Il est 10h30. Je suis à Mikassou, un village de production de haricots, situé à plus de 400 km au sud ouest de Brazzaville, en République du Congo. La température s’annonce chaude pour la journée, il fait 28°C à l’ombre. Le village est presque désert. L’atmosphère feutrée de brouhaha aux alentours, montre que les activités ont débutés dans les champs.
Un peu plus loin, des groupements de femmes et d’hommes patientent encore, ils s’apprêtent à aller au travail. Sans doute, c’est la récolte. Les commerçants et les grossistes se bousculent à la recherche des tonnes de haricots, peut être, égarées dans des campements, qui servent au stockage et à la préparation des prochaines récoltes. L’idée n’est pas très appréciée par les grossistes qui fournissent la ville en haricot, en raison de la faible quantité de pluie, le taux de production ne les rassurent guère et ceci d’autant plus qu’il n’égale pas ceux des années précédentes. Un agriculteur se plaint : « il fait trop chaud! Nos champs ne produisent plus bien. Les temps sont devenus durs…et même lorsque qu’il pleut les pluies désorganisent nos récoltes ».
Au loin des cris discrets s’entendent des champs à proximité. L’ambiance se situe là bas. A côté un long tuyau d’eau prend source dans une rivière servant à distribuer et orienter les eaux dans les champs, ceci est un effort de groupement. Même les rares enfants qui devraient être à l’école trouvent une place pour aider leurs parents à piler et à sortir les haricots de leur filet ou à ramasser les restes au sol. Des groupements des cultivateurs prennent tout leur temps à travailler main dans la main en attendant que les commerçants, et grossistes viennent solliciter leurs récoltes… « là on cri », raconte, Céline 72 ans, dans sa cuisine, à côté d’un stock de haricots non décortiqués: « les temps ont beaucoup changés… Nos champs ne produisent plus bien ces dernières années, même les jeunes sur qui nous comptons pour nous débroussailler les champs regagnent tous la ville, et la main d’œuvre devient rare, le seau de haricots que nous vendons d’habitude à 3500 FCFA a quadruplé ».

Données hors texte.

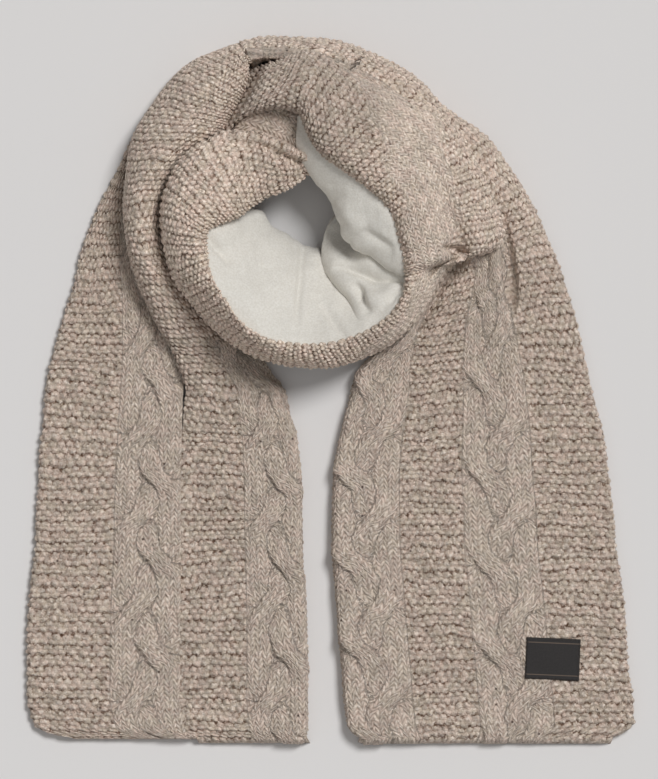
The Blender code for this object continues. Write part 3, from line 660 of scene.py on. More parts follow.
def grid_mesh(name, points, u, v, attributes, material):
    """A grid of points in millimetres as a smooth mesh of quads facing the side that its
    normals face, with a UV map of stitch and row numbers and float attributes."""
    shape = points.shape[:2]
    ids = np.arange(shape[0] * shape[1]).reshape(shape)
    quads = np.stack([ids[:-1, :-1], ids[:-1, 1:], ids[1:, 1:], ids[1:, :-1]], axis=-1).reshape(-1, 4)
    along = points[1:, :-1] - points[:-1, :-1]
    across = points[:-1, 1:] - points[:-1, :-1]
    if np.cross(across, along)[..., 2].mean() < 0:
        quads = quads[:, ::-1]
    mesh = bpy.data.meshes.new(name)
    mesh.vertices.add(ids.size)
    mesh.vertices.foreach_set("co", to_world(points).astype(np.float32).ravel())
    mesh.loops.add(quads.size)
    mesh.loops.foreach_set("vertex_index", quads.astype(np.int32).ravel())
    mesh.polygons.add(len(quads))
    mesh.polygons.foreach_set("loop_start", np.arange(0, quads.size, 4, dtype=np.int32))
    mesh.update(calc_edges=True)
    mesh.validate()
    mesh.shade_smooth()
    pair = np.stack([np.broadcast_to(u, shape), np.broadcast_to(v, shape)], axis=-1)
    uv = pair.reshape(-1, 2)[quads.ravel()].astype(np.float32)
    mesh.uv_layers.new(name="yarn").data.foreach_set("uv", uv.ravel())
    for key, value in attributes.items():
        layer = mesh.attributes.new(key, "FLOAT", "POINT")
        layer.data.foreach_set("value", np.broadcast_to(value, shape).astype(np.float32).ravel())
    mesh.materials.append(material)
    piece = bpy.data.objects.new(name, mesh)
    bpy.context.scene.collection.objects.link(piece)
    return piece


def dress(piece, slot, *nodes):
    """Put a piece in place of its solids."""
    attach(piece, "root")
    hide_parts(*nodes)


# ---- stretches


HEM_ROWS = 8
HEM_REACH = 5.0  # how far a hem is rounded off, mm
HEM_TURN = math.radians(92)
EDGE_DROP = 1.3  # how much flatter the knit is where it stands upright, mm
TABLE_GAP = 0.2  # least height over the table, mm


def hem_rows(points):
    """Round the hem off: rows ahead of the first that move outwards as a sine and down as a
    cosine."""
    ahead = points[0] - points[3]
    ahead[:, 2] = 0
    ahead = ahead.mean(axis=0)
    ahead /= np.linalg.norm(ahead)
    turn = np.linspace(0, HEM_TURN, HEM_ROWS + 1)[1:][::-1]
    extra = points[0][None].repeat(HEM_ROWS, axis=0)
    extra += ahead * (HEM_REACH * np.sin(turn))[:, None, None]
    extra[..., 2] *= np.clip(np.cos(turn), 0.03, 1)[:, None]
    return np.concatenate([extra, points], axis=0)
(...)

Dans le village, le silence n’est pas roi, le chef du village harcèle les commerçants qui incitent les cultivateurs à leur vendre toute leur récolte causant ainsi une augmentation des denrées alimentaires.
Les terrains deviennent même une marchandise sur le long terme incitant les villageois à embaucher de la main d’oeuvre pour travailler leurs champs. Parmi les travailleurs, on retrouve des Tchadiens, des Camerounais…. à la recherche de petits boulots qui viennent renforcer la main d’œuvre. Martin 38 ans, Rwandais, réfugié au Congo depuis bientôt 15 ans, voyage d’un village à un autre à la recherche d’un travail. Il raconte : « Ici, travailler les champs me rapporte 500 FCFA la journée, ou plus; avec cet argent, j’arrive à nourrir ma famille, mes deux enfants et ma femme ».
Le soir, les commerçants se précipitent dans une case pour faire le point et ainsi prendre le temps de décider du prix de gros selon l’achat. Un commerçant explique: « l’agriculture a échoué au Congo parce qu’on a voulu en faire une affaire d’Etat. Et voilà le pays ne vit que des royalties du pétrole et du bois ».
Pourtant le pays compte juste 4,5 millions d’habitants pour une superficie de 342000 Km2. L’agriculture y est exsangue. Le Congo ne manque pas d’eau, ni de terres: il dispose de dix millions d’hectares de terres cultivables dont à peine 2% seulement sont mises en valeur. Une part importante des légumes provient de pays voisins. Pour éviter que le pays continue à importer massivement des denrées alimentaires, les autorités doivent investir une partie de la manne pétrolière dans des projets agricoles pour soulager la population.